Future appreciation is unknowable. Monthly cash income is a reliable investment return, more so that possible value increases. No area is immune to continuing price drops. If you have an investment property off of Culver and Nadia Suleman's brood moves in next door, I'm sure your property value will decline. If things go sideways overseas and the FCB's stop buying, values here will also not be sustainable. Hard to say if these same risk events might replicate themselves simultaneously 4 or 5 times in varying areas in the IE.

Most people don't have most of their assets tied up in a couple of Too Big To Fail banks, but they spread risk out into smaller banks and funds. The same strategy would be practiced with my Real Estate assets if this were my decision.

My .02c

Soylent Green Is People
 
Do you need to hold your current house as an income property?  I think you should sell and enjoy TR unless you are keen on becoming a landlord.
 
rkp said:
Do you need to hold your current house as an income property?  I think you should sell and enjoy TR unless you are keen on becoming a landlord.
I was planning on keeping my current house since now might not be the best time to sell.  I don't mind being a landlord.

I am trying to find data so I can quantify plan B being a better investment.  I would like to know how much more money I would have made.  I know there is a Fiore home that is pending for around 1.3 right now that sold new back in 9/2003 for around $970k.  I need to find some $485k homes that sold at that same time to see how much more they are worth.

Does anyone know which TRG homes sold new for around 1.2 mil?
 
Personally, I'd choose neither.
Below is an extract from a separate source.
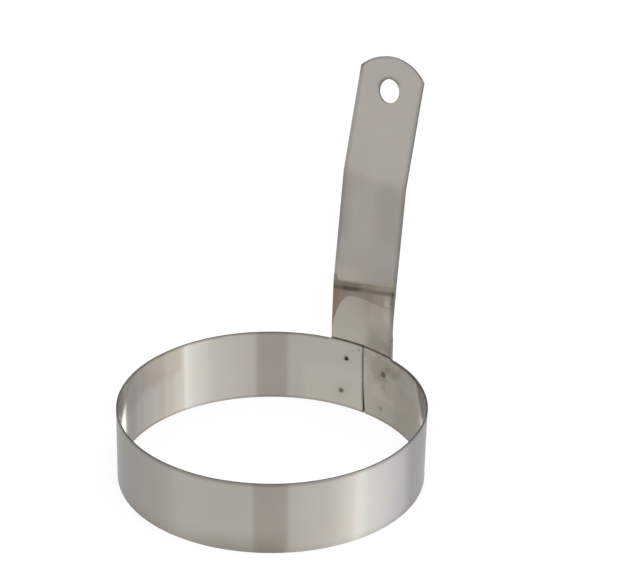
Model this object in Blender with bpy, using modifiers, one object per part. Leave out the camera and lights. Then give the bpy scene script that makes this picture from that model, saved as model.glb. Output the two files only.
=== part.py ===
"""Stainless plating ring: a rolled band with a butt seam, and a bent strip handle spot-welded over the seam.

Units are metres and +Z is up. The ring stands on its lower rim at Z = 0, and the handle rises at +Y.
Everything is laid out round the ring's axis, which an empty carries to its place in the part's frame.
"""
import math

import bmesh
import bpy
from mathutils import Euler, Vector

MM = 0.001

# Ring: a strip rolled into a hoop, its two ends meeting in a butt seam behind the handle's foot
RING_DIAMETER = 101.6 * MM
RING_HEIGHT = 25.4 * MM
BAND_GAUGE = 0.5 * MM
SEAM_GAP = 0.5 * MM
SEAM_OFFSET = 0.5 * MM
RIM_ROUND = 0.08 * MM

# Handle blank: a flat strip with a curved end and a punched hole, before it is pressed and bent
HANDLE_WIDTH = 25.0 * MM
HANDLE_GAUGE = 1.0 * MM
END_RADIUS = 17.7 * MM
CORNER_ROUND = 0.9 * MM
EDGE_ROUND = 0.12 * MM
HOLE_DIAMETER = 8.0 * MM
HOLE_FROM_TIP = 11.6 * MM

# Handle form: a foot rolled to the band, a pressed transition up to a skewed crease, then two flats
SEAT_GAP = 0.3 * MM
FOOT_LIFT = 0.6 * MM
SHOULDER_ABOVE_RIM = 17.6 * MM
SHOULDER_DROP = 14.0 * MM
SHOULDER_POWER = 5
CREASE_ABOVE_SHOULDER = 4.0 * MM
CREASE_SKEW = math.radians(9.3)
CREASE_INSET = 0.55 * MM
CREASE_DEPTH = 0.15 * MM
FOLD_BAND = 2.6 * MM
LOWER_LEAN = math.radians(7.1)
UPPER_LEAN = math.radians(14.3)
LOWER_FLAT = 39.0 * MM
BEND_RADIUS = 25.0 * MM
UPPER_LENGTH = 42.0 * MM

# Spot welds: each one's side of the handle's middle, its inset from the strip's edge and its height.
# The upper two hang from the ring's upper rim, and +1 is the right side seen from the ring's axis.
WELD_DIAMETER = 1.4 * MM
WELD_CLEARANCE = 0.3 * MM
WELD_RECESS = 0.1 * MM
WELD_DISH = 0.15 * MM
WELDS = {
    "weld_upper_left": (-1, 6.2 * MM, RING_HEIGHT - 6.4 * MM),
    "weld_lower_left": (-1, 4.4 * MM, 6.0 * MM),
    "weld_upper_right": (1, 2.9 * MM, RING_HEIGHT - 7.1 * MM),
    "weld_lower_right": (1, 4.0 * MM, 4.6 * MM),
}

# Mesh resolution
RING_STEPS = 120
HANDLE_COLUMNS = 20
ROWS = (8, 8, 4, 4, 4, 3, 2)
CORNER_STEPS = 4
HOLE_STEPS = 48
WELD_STEPS = 20

# Sizes that follow from the ones above
RING_RADIUS = RING_DIAMETER / 2
INNER_RADIUS = RING_RADIUS - BAND_GAUGE
FOOT_RADIUS = RING_RADIUS + SEAT_GAP
FOOT_BACK = FOOT_RADIUS + HANDLE_GAUGE
SHOULDER_HEIGHT = RING_HEIGHT + SHOULDER_ABOVE_RIM
CREASE_HEIGHT = SHOULDER_HEIGHT + CREASE_ABOVE_SHOULDER
BEND_HEIGHT = CREASE_HEIGHT + LOWER_FLAT
TIP_HEIGHT = BEND_HEIGHT + UPPER_LENGTH * math.cos(UPPER_LEAN)
HALF_WIDTH = HANDLE_WIDTH / 2


def flat_y(z):
    """Distance of the strip's front face from the ring's axis, where the strip is flat."""
    rise = math.tan(UPPER_LEAN) - math.tan(LOWER_LEAN)
    half = BEND_RADIUS * math.tan((UPPER_LEAN - LOWER_LEAN) / 2)
    y = FOOT_RADIUS - CREASE_INSET + (z - CREASE_HEIGHT) * math.tan(LOWER_LEAN)
    past = z - BEND_HEIGHT
    if past >= half:
        return y + rise * past
    if past > -half:
        return y + rise * (past + half) ** 2 / (4 * half)
    return y


def shoulder_z(across):
    """Top of the rolled foot: nearly level in the middle and falling away towards the strip's edges."""
    return SHOULDER_HEIGHT - SHOULDER_DROP * abs(across / HALF_WIDTH) ** SHOULDER_POWER


def crease_z(across):
    """The crease where the pressed transition meets the flat strip. It runs uphill to the right."""
    return CREASE_HEIGHT + across * math.tan(CREASE_SKEW)


def end_z(across):
    """The strip's curved end, as a height on the leaning upper flat."""
    sagitta = END_RADIUS - math.sqrt(max(END_RADIUS**2 - across**2, 0))
    return TIP_HEIGHT - sagitta * math.cos(UPPER_LEAN)


def row_height(across, place):
    """Height of a row of the blank, from 0 at the foot's lower edge to 1 at the end, along the fold lines."""
    half_bend = BEND_RADIUS * math.tan((UPPER_LEAN - LOWER_LEAN) / 2)
    lines = (
        FOOT_LIFT,
        shoulder_z(across),
        crease_z(across),
        crease_z(across) + FOLD_BAND,
        BEND_HEIGHT - half_bend,
        BEND_HEIGHT + half_bend,
        end_z(HALF_WIDTH) - CORNER_ROUND * 2,
        end_z(across),
    )
    row = place * sum(ROWS)
    for i, count in enumerate(ROWS):
        if row <= count + 1e-6:
            return lines[i] + (lines[i + 1] - lines[i]) * row / count
        row -= count
    return lines[-1]


def press(across, z):
    """Carries a point of the flat blank to its place on the pressed and bent strip's front face."""
    turn = across / FOOT_RADIUS
    foot = Vector((FOOT_RADIUS * math.sin(turn), FOOT_RADIUS * math.cos(turn), z))
    low, high = shoulder_z(across), crease_z(across)
    if z <= low:
        return foot
    if z >= high:
        above = min((z - high) / FOLD_BAND, 1)
        return Vector((across, flat_y(z) + CREASE_DEPTH * (1 - above) ** 2, z))
    crease = Vector((across, flat_y(high) + CREASE_DEPTH, z))
    return foot.lerp(crease, (z - low) / (high - low))


def material(name, colour, roughness):
    made = bpy.data.materials.new(name)
    made.use_nodes = True
    shader = made.node_tree.nodes["Principled BSDF"]
    shader.inputs["Base Color"].default_value = (*colour, 1)
    shader.inputs["Metallic"].default_value = 1
    shader.inputs["Roughness"].default_value = roughness
    return made


def add_object(name, mesh, collection, parent, finish=None):
    made = bpy.data.objects.new(name, mesh)
    collection.objects.link(made)
    made.parent = parent
    if finish:
        mesh.materials.append(finish)
    return made


def bake_modifiers(owner):
    """Replaces an object's mesh by its evaluated mesh, so that mesh code can work on the result."""
    graph = bpy.context.evaluated_depsgraph_get()
    mesh = bpy.data.meshes.new_from_object(owner.evaluated_get(graph))
    owner.modifiers.clear()
    owner.data = mesh


def add_round(owner, width):
    bevel = owner.modifiers.new("edge_round", "BEVEL")
    bevel.width = width
    bevel.segments = 2
    bevel.limit_method = "ANGLE"
    bevel.angle_limit = math.radians(50)


def cut(owner, cutter):
    boolean = owner.modifiers.new("cut_" + cutter.name, "BOOLEAN")
    boolean.operation = "DIFFERENCE"
    boolean.solver = "EXACT"
    boolean.object = cutter


def smooth(mesh):
    mesh.shade_smooth()
    mesh.set_sharp_from_angle(angle=math.radians(30))


def add_cutter(name, diameter, depth, steps, collection, parent):
    """A round punch whose axis is its own Z."""
    mesh = bpy.data.meshes.new(name)
    shape = bmesh.new()
    bmesh.ops.create_cone(
        shape, cap_ends=True, segments=steps, radius1=diameter / 2, radius2=diameter / 2, depth=depth
    )
    shape.to_mesh(mesh)
    shape.free()
    made = add_object(name, mesh, collection, parent)
    made.hide_render = True
    made.display_type = "WIRE"
    return made


def place_on_wall(owner, arc, height, radius):
    """Stands an object's Z axis along the ring's radius, at an arc from the handle's middle."""
    angle = math.pi / 2 - arc / INNER_RADIUS
    owner.location = (radius * math.cos(angle), radius * math.sin(angle), height)
    owner.rotation_euler = Euler((0, math.pi / 2, angle))


def ring_band(collection, parent):
    """The hoop: one upright line swept round the axis, short of a full turn by the seam's gap."""
    mesh = bpy.data.meshes.new("ring_band")
    mesh.from_pydata([(RING_RADIUS, 0, RING_HEIGHT), (RING_RADIUS, 0, 0)], [(0, 1)], [])
    band = add_object("ring_band", mesh, collection, parent, material("band_steel", (0.62, 0.6, 0.57), 0.3))
    gap = SEAM_GAP / RING_RADIUS
    sweep = band.modifiers.new("roll", "SCREW")
    sweep.angle = 2 * math.pi - gap
    sweep.steps = RING_STEPS
    sweep.render_steps = RING_STEPS
    sweep.merge_threshold = 0.00001
    wall = band.modifiers.new("gauge", "SOLIDIFY")
    wall.thickness = BAND_GAUGE
    wall.offset = -1
    wall.use_even_offset = True
    add_round(band, RIM_ROUND)
    band.rotation_euler.z = math.pi / 2 - SEAM_OFFSET / INNER_RADIUS + gap / 2
    return band


def pressed_sheet():
    """The front face of the handle: the blank's even grid, with every point pressed to its place."""
    shape = bmesh.new()
    bmesh.ops.create_grid(shape, x_segments=HANDLE_COLUMNS, y_segments=sum(ROWS), size=1)
    for vert in shape.verts:
        across = vert.co.x * HALF_WIDTH
        vert.co = press(across, row_height(across, (vert.co.y + 1) / 2))
    mesh = bpy.data.meshes.new("handle")
    shape.to_mesh(mesh)
    shape.free()
    return mesh


def round_corners(mesh):
    """Rounds the strip's four corners, on the edges that run through its thickness."""
    shape = bmesh.new()
    shape.from_mesh(mesh)
    sides = [edge for edge in shape.edges if edge.calc_length() < HANDLE_GAUGE * 1.2]
    corners = []
    for side in (-1, 1):
        outer = [edge for edge in sides if min(vert.co.x * side for vert in edge.verts) > HALF_WIDTH * 0.95]
        outer = [edge for edge in outer if is_through(edge)]
        outer.sort(key=lambda edge: (edge.verts[0].co.z + edge.verts[1].co.z))
        corners += [outer[0], outer[-1]]
    bmesh.ops.bevel(
        shape, geom=corners, offset=CORNER_ROUND, segments=CORNER_STEPS, profile=0.5, affect="EDGES"
    )
    shape.to_mesh(mesh)
    shape.free()


def is_through(edge):
    """True for an edge that runs from the front face to the back face."""
    along = edge.verts[1].co - edge.verts[0].co
    return abs(along.y) > 0.9 * edge.calc_length()


def handle(collection, parent):
    body = add_object("handle", pressed_sheet(), collection, parent)
    wall = body.modifiers.new("gauge", "SOLIDIFY")
    wall.thickness = HANDLE_GAUGE
    wall.offset = -1
    wall.use_even_offset = True
    bake_modifiers(body)
    body.data.materials.clear()
    body.data.materials.append(material("handle_steel", (0.64, 0.62, 0.59), 0.28))
    round_corners(body.data)
    smooth(body.data)
    add_round(body, EDGE_ROUND)
    return body


def hole_cutter(collection, parent):
    """The punch of the hang hole, square to the upper flat."""
    centre = TIP_HEIGHT - HOLE_FROM_TIP * math.cos(UPPER_LEAN)
    punch = add_cutter("hang_hole", HOLE_DIAMETER, HANDLE_GAUGE * 6, HOLE_STEPS, collection, parent)
    punch.location = (0, flat_y(centre) + HANDLE_GAUGE / 2 * math.cos(UPPER_LEAN), centre)
    punch.rotation_euler.x = math.pi / 2 - UPPER_LEAN
    return punch


def weld(name, arc, height, collection, parent, finish):
    """One nugget through both sheets, its ends dished and a little below the faces."""
    inner = INNER_RADIUS + WELD_RECESS
    outer = FOOT_BACK - WELD_RECESS
    half = (outer - inner) / 2
    radius = WELD_DIAMETER / 2
    ends = [(0, half - WELD_DISH), (radius * 0.6, half - WELD_DISH * 0.6), (radius, half)]
    outline = ends + [(x, -z) for x, z in reversed(ends)]
    mesh = bpy.data.meshes.new(name)
    links = [(i, i + 1) for i in range(len(outline) - 1)]
    mesh.from_pydata([(x, 0, z) for x, z in outline], links, [])
    nugget = add_object(name, mesh, collection, parent, finish)
    turn = nugget.modifiers.new("turn", "SCREW")
    turn.steps = WELD_STEPS
    turn.render_steps = WELD_STEPS
    turn.use_merge_vertices = True
    turn.merge_threshold = 0.00001
    place_on_wall(nugget, arc, height, (inner + outer) / 2)
    return nugget


def weld_cutter(name, arc, height, collection, parent):
    middle = (INNER_RADIUS + FOOT_BACK) / 2
    depth = (FOOT_BACK - INNER_RADIUS) * 2
    punch = add_cutter(name, WELD_DIAMETER + 2 * WELD_CLEARANCE, depth, WELD_STEPS, collection, parent)
    place_on_wall(punch, arc, height, middle)
    return punch


def main():
    for old in list(bpy.data.objects):
        bpy.data.objects.remove(old, do_unlink=True)
    parts = bpy.data.collections.new("plating_ring")
    cutters = bpy.data.collections.new("cutters")
    for collection in (parts, cutters):
        bpy.context.scene.collection.children.link(collection)

    # The ring's axis stands so that the origin is the middle of the whole part's footprint
    reach = flat_y(TIP_HEIGHT) + HANDLE_GAUGE * math.cos(UPPER_LEAN)
    axis = bpy.data.objects.new("ring_axis", None)
    axis.location.y = (RING_RADIUS - reach) / 2
    parts.objects.link(axis)

    band = ring_band(parts, axis)
    strip = handle(parts, axis)
    cut(strip, hole_cutter(cutters, axis))
    weld_finish = material("weld_steel", (0.3, 0.27, 0.24), 0.5)
    for name, (side, inset, height) in WELDS.items():
        arc = side * (HALF_WIDTH - inset)
        punch = weld_cutter(name + "_pit", arc, height, cutters, axis)
        cut(band, punch)
        cut(strip, punch)
        weld(name, arc, height, parts, axis, weld_finish)


main()
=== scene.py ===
"""Looks of the plating ring: rolled band, pressed handle, weld marks, steel and a plain studio."""
from math import atan2, copysign, cos, exp, hypot, pi, radians, sin, sqrt, tan

import bmesh
import bpy
from mathutils import Matrix, Vector


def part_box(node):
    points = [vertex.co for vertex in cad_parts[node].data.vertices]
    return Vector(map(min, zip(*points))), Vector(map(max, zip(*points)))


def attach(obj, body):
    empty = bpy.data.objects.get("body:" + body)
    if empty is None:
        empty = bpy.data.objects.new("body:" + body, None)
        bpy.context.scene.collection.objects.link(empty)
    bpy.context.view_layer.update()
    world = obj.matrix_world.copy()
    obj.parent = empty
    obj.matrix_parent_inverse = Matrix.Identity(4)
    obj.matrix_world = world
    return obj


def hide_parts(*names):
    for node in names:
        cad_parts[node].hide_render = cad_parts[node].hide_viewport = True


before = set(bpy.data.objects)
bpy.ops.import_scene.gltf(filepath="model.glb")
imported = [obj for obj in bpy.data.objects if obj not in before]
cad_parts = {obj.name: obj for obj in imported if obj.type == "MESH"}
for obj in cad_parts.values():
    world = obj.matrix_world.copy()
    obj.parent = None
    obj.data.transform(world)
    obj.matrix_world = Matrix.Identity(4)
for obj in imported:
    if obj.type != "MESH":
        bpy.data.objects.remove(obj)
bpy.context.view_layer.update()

MM = 0.001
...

I'd sell the $750k house, buy a $2m house in Newport Beach and call it a day. (But I'm biased because I have absolutely no interest whatsoever in being a landlord.)
 
traceimage said:
buy a $2m house in Newport Beach and call it a day.

I wish I could do that.

I am in no rush to make a decision.  I still want to see what happens to prices once the Jumbo conforming limit decreases to 625k.  I doubt that prices will jump up where I get priced out any time soon.